Stored data:

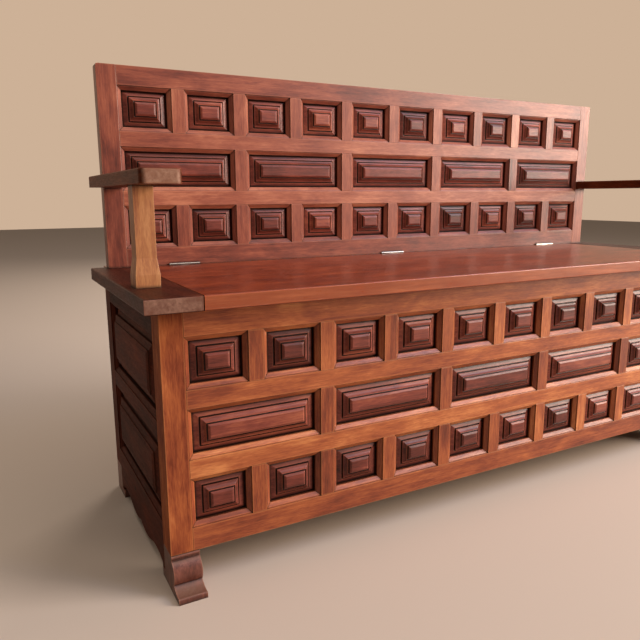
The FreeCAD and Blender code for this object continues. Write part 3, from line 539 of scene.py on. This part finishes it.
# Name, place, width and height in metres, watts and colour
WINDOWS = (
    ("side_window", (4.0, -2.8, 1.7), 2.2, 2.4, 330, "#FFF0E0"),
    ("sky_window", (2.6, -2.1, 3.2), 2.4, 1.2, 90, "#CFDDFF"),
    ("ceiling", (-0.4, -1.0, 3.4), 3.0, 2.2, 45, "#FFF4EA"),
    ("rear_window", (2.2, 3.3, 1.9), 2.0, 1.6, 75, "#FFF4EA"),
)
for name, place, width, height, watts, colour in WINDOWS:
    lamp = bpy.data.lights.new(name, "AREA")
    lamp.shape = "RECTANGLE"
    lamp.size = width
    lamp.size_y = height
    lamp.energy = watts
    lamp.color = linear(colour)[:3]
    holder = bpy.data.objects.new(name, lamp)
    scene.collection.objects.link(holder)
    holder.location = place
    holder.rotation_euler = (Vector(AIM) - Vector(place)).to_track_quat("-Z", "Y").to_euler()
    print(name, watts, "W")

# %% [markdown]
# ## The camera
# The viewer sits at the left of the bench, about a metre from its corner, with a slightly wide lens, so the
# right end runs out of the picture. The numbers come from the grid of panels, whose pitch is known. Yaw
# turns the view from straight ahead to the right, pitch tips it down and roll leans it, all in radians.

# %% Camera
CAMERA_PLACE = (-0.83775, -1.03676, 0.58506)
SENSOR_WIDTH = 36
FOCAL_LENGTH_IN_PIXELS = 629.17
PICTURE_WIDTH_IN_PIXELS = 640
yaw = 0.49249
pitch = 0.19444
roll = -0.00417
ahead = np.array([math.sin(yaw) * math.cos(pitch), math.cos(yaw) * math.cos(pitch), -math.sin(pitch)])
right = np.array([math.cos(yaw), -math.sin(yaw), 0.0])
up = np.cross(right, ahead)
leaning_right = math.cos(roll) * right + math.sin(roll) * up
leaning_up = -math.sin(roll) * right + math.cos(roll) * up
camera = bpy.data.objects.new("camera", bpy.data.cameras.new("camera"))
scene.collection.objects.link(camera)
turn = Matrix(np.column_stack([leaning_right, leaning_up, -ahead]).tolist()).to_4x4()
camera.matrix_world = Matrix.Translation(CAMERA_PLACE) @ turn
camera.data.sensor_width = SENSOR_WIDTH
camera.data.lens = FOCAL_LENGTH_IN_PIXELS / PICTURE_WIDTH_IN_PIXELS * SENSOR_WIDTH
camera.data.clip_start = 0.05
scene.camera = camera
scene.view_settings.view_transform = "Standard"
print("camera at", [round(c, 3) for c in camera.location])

* * *

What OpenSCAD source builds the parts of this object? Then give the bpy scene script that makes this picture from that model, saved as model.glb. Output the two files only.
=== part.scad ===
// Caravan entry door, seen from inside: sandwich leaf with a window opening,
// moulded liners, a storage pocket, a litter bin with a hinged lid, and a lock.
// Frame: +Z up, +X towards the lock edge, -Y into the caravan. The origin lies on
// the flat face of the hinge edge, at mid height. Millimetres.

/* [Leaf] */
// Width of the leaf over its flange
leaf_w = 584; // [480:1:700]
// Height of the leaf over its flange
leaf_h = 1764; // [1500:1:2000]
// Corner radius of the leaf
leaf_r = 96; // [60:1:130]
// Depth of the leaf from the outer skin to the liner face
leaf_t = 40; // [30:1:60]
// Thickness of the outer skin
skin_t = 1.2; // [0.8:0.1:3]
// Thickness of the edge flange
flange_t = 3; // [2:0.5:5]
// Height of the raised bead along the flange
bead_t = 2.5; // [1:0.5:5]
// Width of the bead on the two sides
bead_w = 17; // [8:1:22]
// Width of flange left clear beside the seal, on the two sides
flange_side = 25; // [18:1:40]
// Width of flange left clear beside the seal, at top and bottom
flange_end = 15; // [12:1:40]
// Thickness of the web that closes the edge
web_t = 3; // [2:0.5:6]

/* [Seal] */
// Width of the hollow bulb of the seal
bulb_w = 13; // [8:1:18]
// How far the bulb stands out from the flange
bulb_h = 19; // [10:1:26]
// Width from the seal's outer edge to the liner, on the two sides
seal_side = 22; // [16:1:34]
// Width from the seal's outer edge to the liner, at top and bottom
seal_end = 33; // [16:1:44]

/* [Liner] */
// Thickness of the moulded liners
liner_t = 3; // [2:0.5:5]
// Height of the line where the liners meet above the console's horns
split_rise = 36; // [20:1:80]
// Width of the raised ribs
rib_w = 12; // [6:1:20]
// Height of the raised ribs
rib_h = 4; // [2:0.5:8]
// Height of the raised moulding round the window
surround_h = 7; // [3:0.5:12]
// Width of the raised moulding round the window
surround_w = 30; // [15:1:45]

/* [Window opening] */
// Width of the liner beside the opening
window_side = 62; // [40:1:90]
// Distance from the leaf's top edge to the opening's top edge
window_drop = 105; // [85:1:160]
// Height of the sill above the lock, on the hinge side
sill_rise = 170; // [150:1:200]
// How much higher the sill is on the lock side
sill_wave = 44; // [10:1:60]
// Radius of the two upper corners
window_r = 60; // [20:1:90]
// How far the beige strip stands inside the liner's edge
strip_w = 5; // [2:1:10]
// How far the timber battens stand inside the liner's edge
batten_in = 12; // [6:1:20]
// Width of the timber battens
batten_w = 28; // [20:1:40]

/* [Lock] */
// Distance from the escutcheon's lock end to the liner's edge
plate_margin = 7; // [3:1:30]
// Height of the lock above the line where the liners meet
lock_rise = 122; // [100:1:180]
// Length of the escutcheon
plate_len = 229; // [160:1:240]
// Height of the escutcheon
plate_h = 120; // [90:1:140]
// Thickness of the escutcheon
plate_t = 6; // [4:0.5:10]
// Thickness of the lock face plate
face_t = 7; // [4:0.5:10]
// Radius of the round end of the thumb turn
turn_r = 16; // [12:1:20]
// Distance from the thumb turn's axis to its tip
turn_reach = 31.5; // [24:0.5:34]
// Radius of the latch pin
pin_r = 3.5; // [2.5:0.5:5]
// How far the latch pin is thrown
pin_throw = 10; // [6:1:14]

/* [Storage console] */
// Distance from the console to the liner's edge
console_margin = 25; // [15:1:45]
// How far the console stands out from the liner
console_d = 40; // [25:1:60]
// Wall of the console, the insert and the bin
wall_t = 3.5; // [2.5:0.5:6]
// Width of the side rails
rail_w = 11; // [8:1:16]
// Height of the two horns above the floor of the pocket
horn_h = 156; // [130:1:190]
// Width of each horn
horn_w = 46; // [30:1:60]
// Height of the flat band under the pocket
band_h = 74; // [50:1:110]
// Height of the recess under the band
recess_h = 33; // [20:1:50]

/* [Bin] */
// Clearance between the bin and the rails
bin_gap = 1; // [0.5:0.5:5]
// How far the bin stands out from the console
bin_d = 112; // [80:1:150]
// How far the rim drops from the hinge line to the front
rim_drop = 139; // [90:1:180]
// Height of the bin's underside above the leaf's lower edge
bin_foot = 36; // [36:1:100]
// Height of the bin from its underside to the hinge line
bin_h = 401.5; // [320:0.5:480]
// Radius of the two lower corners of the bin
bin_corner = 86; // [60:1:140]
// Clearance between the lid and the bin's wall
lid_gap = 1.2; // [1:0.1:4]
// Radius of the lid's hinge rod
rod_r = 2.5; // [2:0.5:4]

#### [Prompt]
Begin with the line containing "What OpenSCAD source", end with the line containing "surround_w = 30; // [15:1:45]", and repeat every line in that stretch exactly.

#### [Answer to the exercise]
What OpenSCAD source builds the parts of this object? Then give the bpy scene script that makes this picture from that model, saved as model.glb. Output the two files only.
=== part.scad ===
// Caravan entry door, seen from inside: sandwich leaf with a window opening,
// moulded liners, a storage pocket, a litter bin with a hinged lid, and a lock.
// Frame: +Z up, +X towards the lock edge, -Y into the caravan. The origin lies on
// the flat face of the hinge edge, at mid height. Millimetres.

/* [Leaf] */
// Width of the leaf over its flange
leaf_w = 584; // [480:1:700]
// Height of the leaf over its flange
leaf_h = 1764; // [1500:1:2000]
// Corner radius of the leaf
leaf_r = 96; // [60:1:130]
// Depth of the leaf from the outer skin to the liner face
leaf_t = 40; // [30:1:60]
// Thickness of the outer skin
skin_t = 1.2; // [0.8:0.1:3]
// Thickness of the edge flange
flange_t = 3; // [2:0.5:5]
// Height of the raised bead along the flange
bead_t = 2.5; // [1:0.5:5]
// Width of the bead on the two sides
bead_w = 17; // [8:1:22]
// Width of flange left clear beside the seal, on the two sides
flange_side = 25; // [18:1:40]
// Width of flange left clear beside the seal, at top and bottom
flange_end = 15; // [12:1:40]
// Thickness of the web that closes the edge
web_t = 3; // [2:0.5:6]

/* [Seal] */
// Width of the hollow bulb of the seal
bulb_w = 13; // [8:1:18]
// How far the bulb stands out from the flange
bulb_h = 19; // [10:1:26]
// Width from the seal's outer edge to the liner, on the two sides
seal_side = 22; // [16:1:34]
// Width from the seal's outer edge to the liner, at top and bottom
seal_end = 33; // [16:1:44]

/* [Liner] */
// Thickness of the moulded liners
liner_t = 3; // [2:0.5:5]
// Height of the line where the liners meet above the console's horns
split_rise = 36; // [20:1:80]
// Width of the raised ribs
rib_w = 12; // [6:1:20]
// Height of the raised ribs
rib_h = 4; // [2:0.5:8]
// Height of the raised moulding round the window
surround_h = 7; // [3:0.5:12]
// Width of the raised moulding round the window
surround_w = 30; // [15:1:45]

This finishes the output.